Typically, all the clear warning signs are clearly in place for anyone who’s observant – valuations become disconnected from all rational historical measurements. Unfortunately, people are typically blinded by $$$ signs to see the obvious warnings until it’s too late.

By the way, I’ve been meaning to ask: was your blog always intended to be on personal finance? You’ve probably discussed this elsewhere so excuse me if this is a rehash, but your blog title brings to mind technical applications, like reviewing the latest gadgets. =)

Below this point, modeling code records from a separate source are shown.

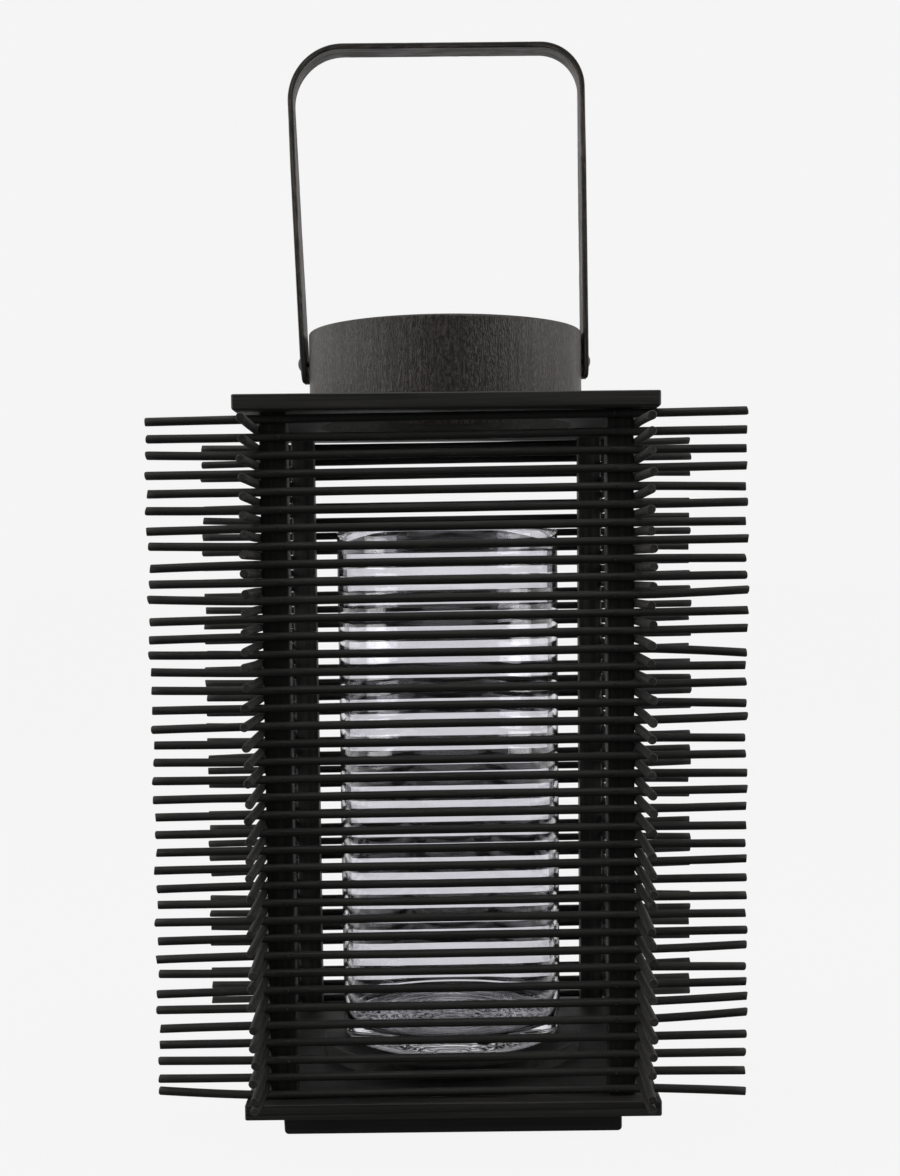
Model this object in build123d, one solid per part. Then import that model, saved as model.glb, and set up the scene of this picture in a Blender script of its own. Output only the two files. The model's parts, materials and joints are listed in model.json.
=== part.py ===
from build123d import *
import math
import os
from random import Random

# A square candle lantern, in millimetres. The origin is the middle of the plinth's underside,
# +Z is up and the front faces -Y. Four posts stand between two square boards. Rows of round
# bamboo sticks are nailed to the posts on all four sides and run on past the corners. A loose
# glass cylinder stands inside, under the round mouth of the top board's collar, and a bent
# bamboo strip swings on two rivets through the collar as the carrying handle.

# ---- boards ----
BOARD_SIDE = 210.0
BOARD_THICK = 8.0
EDGE_ROUND = 0.8
TOP_BOARD_LOWER_ROUND = 1.6
PLINTH_SIDE = 174.2
PLINTH_HEIGHT = 13.5
PLINTH_SHIFT = -0.4
PLINTH_TAPER = 0.6
PLINTH_ROUND = 2.2

# ---- posts ----
POST_SIDE = 13.5
POST_OUTER = 92.9
POST_HEIGHT = 346.0

# ---- stick rows ----
STICK_RADIUS = 2.1
STICK_LENGTH = 300.0
STICK_SHORTFALL = 1.6
FRONT_COUNT = 39
LOWEST_STICK_Z = 24.3
HIGHEST_STICK_Z = 364.6
ROW_RISE = 0.0067

# ---- brads through the sticks, and nails through the boards ----
BRAD_SHANK_RADIUS = 0.55
BRAD_HEAD_RADIUS = 0.9
BRAD_HEAD_THICK = 0.5
BRAD_HEAD_PROUD = 0.3
BRAD_BITE = 7.0
BRAD_OFFSET = 83.0
NAIL_SHANK_RADIUS = 1.25
NAIL_HEAD_RADIUS = 2.75
NAIL_HEAD_THICK = 1.2
NAIL_LENGTH = 35.0
NAIL_HEAD_PROUD = 0.25
BASE_NAIL_OFFSET = 83.2

# ---- round pieces ----
DISC_RADIUS = 71.5
DISC_THICK = 9.0
COLLAR_RADIUS = 74.5
COLLAR_WALL = 5.1
COLLAR_HEIGHT = 42.5
COLLAR_ROUND = 1.2
GLASS_RADIUS = 61.0
GLASS_WALL = 3.0
GLASS_BASE = 9.0
GLASS_HEIGHT = 280.0
GLASS_FOOT_ROUND = 4.0
GLASS_INNER_ROUND = 6.0
GLASS_RIM_ROUND = 1.4
GLASS_REST_GAP = 0.2

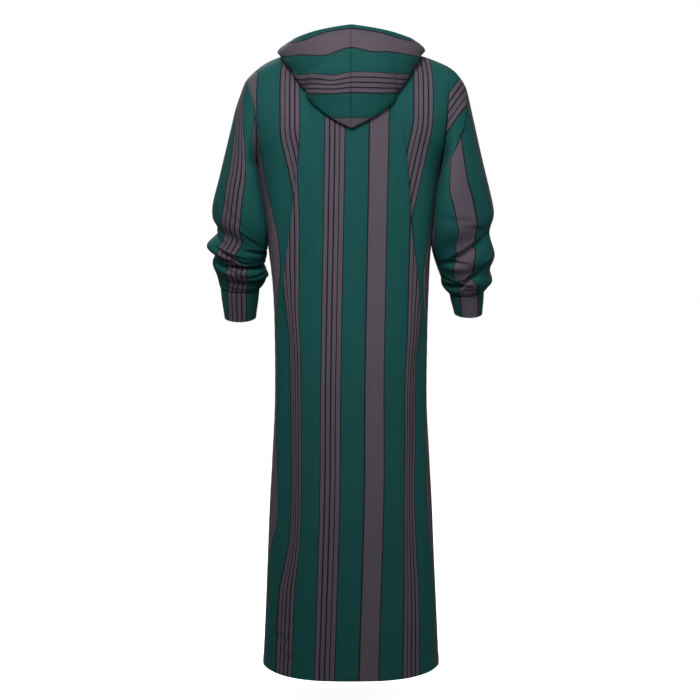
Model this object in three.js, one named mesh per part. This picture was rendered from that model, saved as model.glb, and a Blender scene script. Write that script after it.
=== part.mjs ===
import * as THREE from 'three';

// A hooded, long-sleeved striped kaftan, filled out as it is when worn. Millimetres, +Z up.
// The front faces -Y, the back +Y, and the wearer's left is +X. The origin lies level with the
// neck end of the shoulder seams, midway between them.

// ---------------------------------------------------------------- driving sizes
const WALL = 2;
const SEAM_GAP = 0.3;
const HEM_DROP = 1400;
const UNDERARM_DROP = 265;
const NECK_HALF_WIDTH = 90;
const NECK_SHARE = 0.28; // share of a panel's half that ends in the neck edge
const STAND_HEIGHT = 10; // the hood rises this far from its seam before it rolls over
const ROLL_REACH = 8;
const HOOD_CLEARANCE = 5;
const THROAT_GAP = 3; // between the front ends of the two halves
const SECTION_POWER = 0.86; // 1 gives an ellipse, less gives squarer sections
const SHOULDER_POWER = 1.6; // more moves the rise of a shoulder line out to its end
const SIDE_FADE = 0.2; // share of a panel's half over which its folds die out at the side seam
const CAP_RINGS = 2; // rings over which a sleeve's head takes up the armhole's form

const SIDES = {
  left: { sign: 1, tipX: 236, tipDrop: 78, shoulderRise: 16, scye: 12, hoodSpread: 1 },
  right: { sign: -1, tipX: 220, tipDrop: 48, shoulderRise: 4, scye: -2, hoodSpread: 1.07 },
};

const PANELS = {
  back: { sign: 1, neckReach: 62, neckDrop: 15, armholeReach: 72, shoulderColumns: 9, lowerRows: 25 },
  front: { sign: -1, neckReach: 100, neckDrop: 96, armholeReach: 64, shoulderColumns: 6, lowerRows: 20 },
};
const NECK_COLUMNS = 5;
const UPPER_ROWS = 12;

// Level sections of the body, from the underarm to the hem. "at" is the drop below the origin.
const BODY_SECTIONS = [
  { at: 265, left: 210, right: 203, back: 117, front: 120 },
  { at: 346, left: 200, right: 192, back: 113, front: 117 },
  { at: 403, left: 190, right: 185, back: 109, front: 114 },
  { at: 457, left: 185, right: 179, back: 106, front: 112 },
  { at: 540, left: 176, right: 175, back: 104, front: 110 },
  { at: 628, left: 172, right: 172, back: 104, front: 110 },
  { at: 797, left: 171, right: 170, back: 108, front: 112 },
  { at: 910, left: 176, right: 175, back: 113, front: 115 },
  { at: 1021, left: 182, right: 181, back: 120, front: 119 },
  { at: 1145, left: 187, right: 186, back: 126, front: 124 },
  { at: 1260, left: 191, right: 191, back: 132, front: 128 },
  { at: 1400, left: 197, right: 197, back: 138, front: 133 },
];

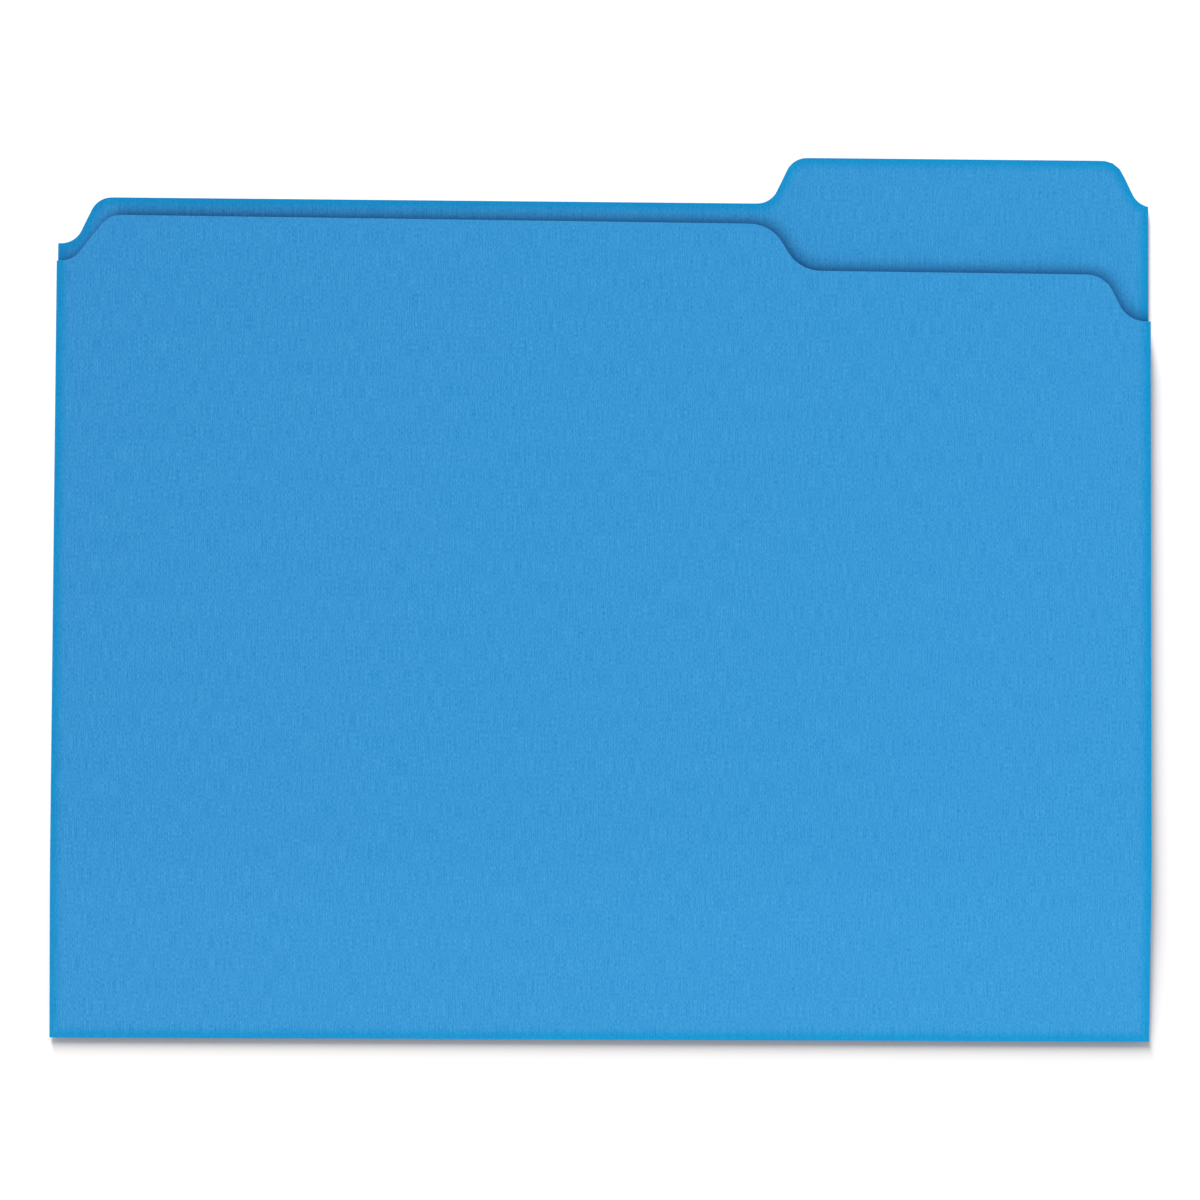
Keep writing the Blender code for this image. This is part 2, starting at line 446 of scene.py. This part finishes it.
def white_floor(studio):
    """A white floor that keeps the folder's shadow, and runs into the white background further out."""
    made = Nodes(bpy.data.materials.new("white_floor"))
    shader = made.nodes["Principled BSDF"]
    shader.inputs["Base Color"].default_value = opaque(studio.floor_tint)
    shader.inputs["Roughness"].default_value = 1
    shader.inputs["Specular IOR Level"].default_value = 0
    away = made.node("ShaderNodeVectorMath", {"operation": "LENGTH"}, {0: made.object_place()}, "Value")
    white = made.node("ShaderNodeEmission", None, {"Color": (1, 1, 1, 1), "Strength": 1.0})
    far = made.ramped(away, *studio.floor_fade) * made.seen()
    shown = made.node("ShaderNodeMixShader", None, {0: far, 1: Wire(shader.outputs[0]), 2: white})
    join(made.nodes["Material Output"].inputs["Surface"], shown)
    return made.owner


def smoothstep(value):
    """0 below 0, 1 above 1, and an S between: three times the square less twice the cube."""
    share = np.clip(value, 0, 1)
    return share * share * (3 - 2 * share)


def step_rise(x, centre, height, angle, radius):
    """Height of an S-shaped step at x: an arc off the lower level, a straight flank, an arc onto the upper.

    An arc rises by the radius less the root of the radius squared less x squared, and the flank rises by
    the tangent of its angle. The upper half is the lower half turned about the step's middle."""
    reach = radius * math.sin(angle)
    flank = (height - 2 * radius * (1 - math.cos(angle))) / math.tan(angle)
    half = reach + flank / 2
    off = np.clip(half - np.abs(x - centre), 0, half)
    arc = radius - np.sqrt(radius * radius - np.minimum(off, reach) ** 2)
    low = arc + np.maximum(off - reach, 0) * math.tan(angle)
    return np.where(x < centre, low, height - low)


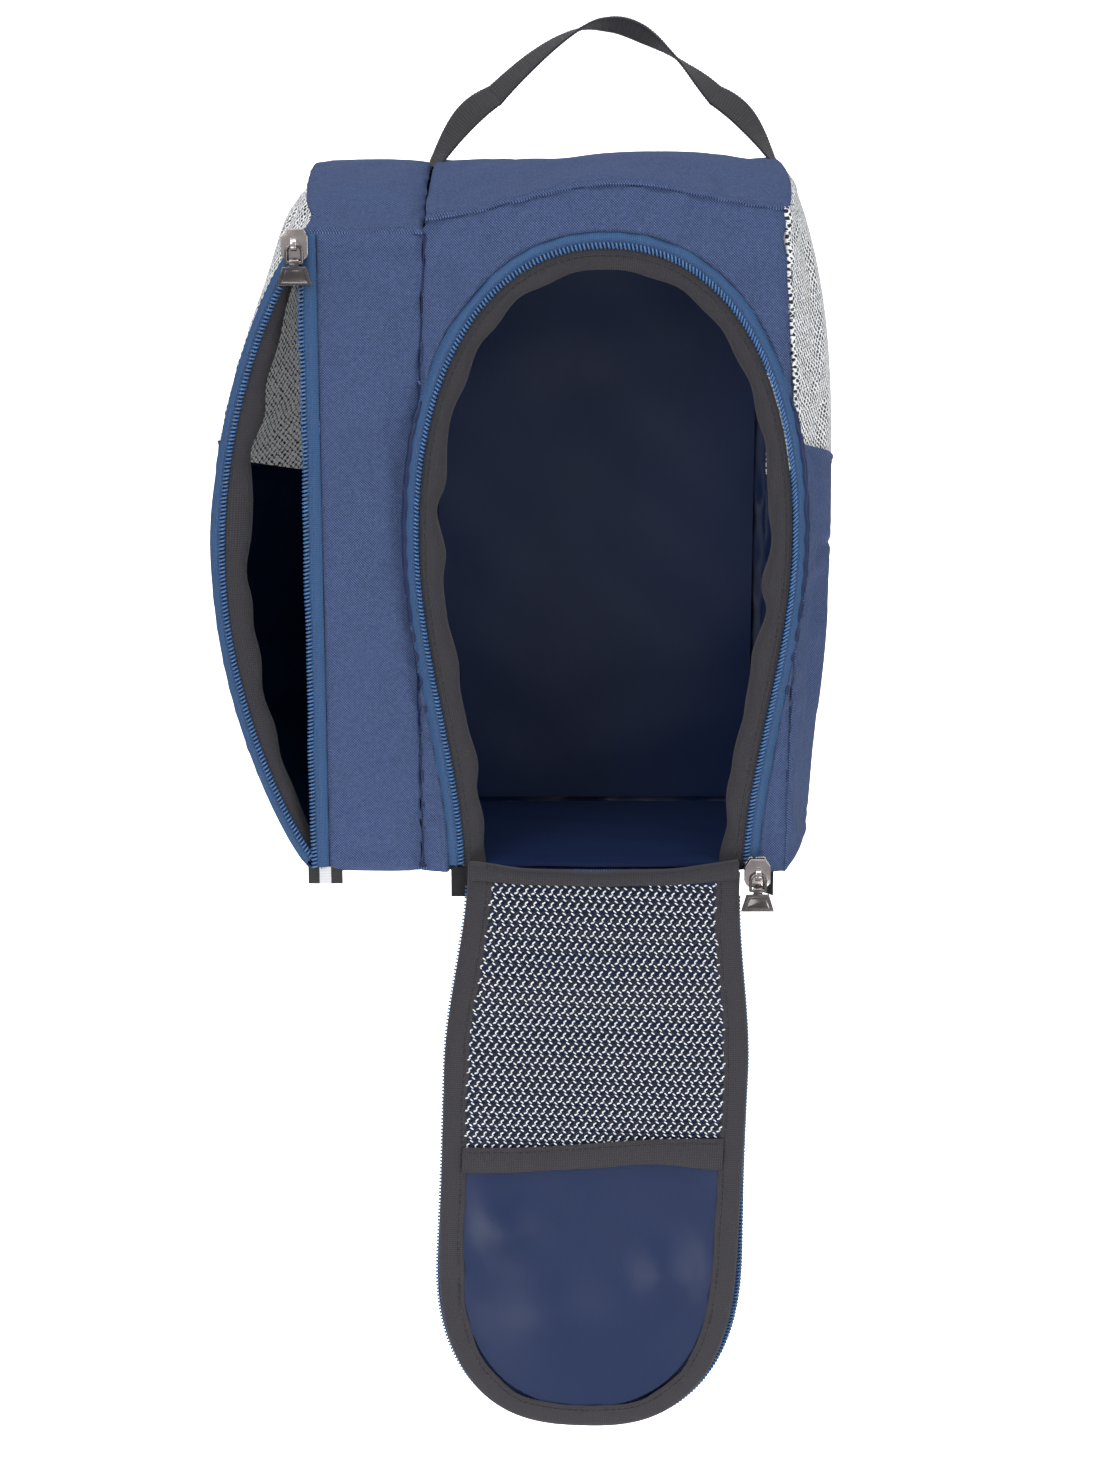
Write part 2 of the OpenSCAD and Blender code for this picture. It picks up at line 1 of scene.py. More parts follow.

Silicon Valley Blogger September 17, 2011 at 1:16 pm

Thanks for the great comment! I echo your thoughts on the greater fool theory. But forgive me for going off tangent on this topic in order to answer your last question — yes, my site is about personal finance. I actually tried to explain the name of my site before in my About page. 🙂 Basically, this site is about sharing personal finance resources, tips and ideas online. I am also from the world of technology and am also interested in seeing how finance and technology can work together to help people make smarter financial choices. That is the premise.

I also aim to make this vision clearer over time. I have a lot of stuff in the pipeline that will hopefully shed more light on my site’s name and mission. Thanks so much for asking! I love questions like this too.

Soullfire September 17, 2011 at 2:02 pm


Ah, I see. Looks like we both have our roots originating in IT/Engineering and are pursuing new ventures. =) I’m trying my hand at short term/day trading and I have to say my tech background has proven to be very useful in setting up my approach and methods, as well as being able to put in those monster hours in solving problems and dealing with the learning curve. 😉

The majority of folks I know invest with a hope and a prayer as they have little financial knowledge or financial strategy so blogs like yours will certainly help cast light where it’s needed.

Silicon Valley Blogger September 17, 2011 at 2:12 pm

Thanks for the kind words! I find that people with a technical background are certainly more comfortable with the trading world. In fact, I’ve heard that several tech-minded folks who have a passion for trading have themselves created their own trading platforms and turned their work into a full time business. But yes, there is a tight correlation between tech and finance — and that’s why I love covering this area. You can be a trading whiz by having a fast-thinking math/tech oriented brain with a great understanding of psychology.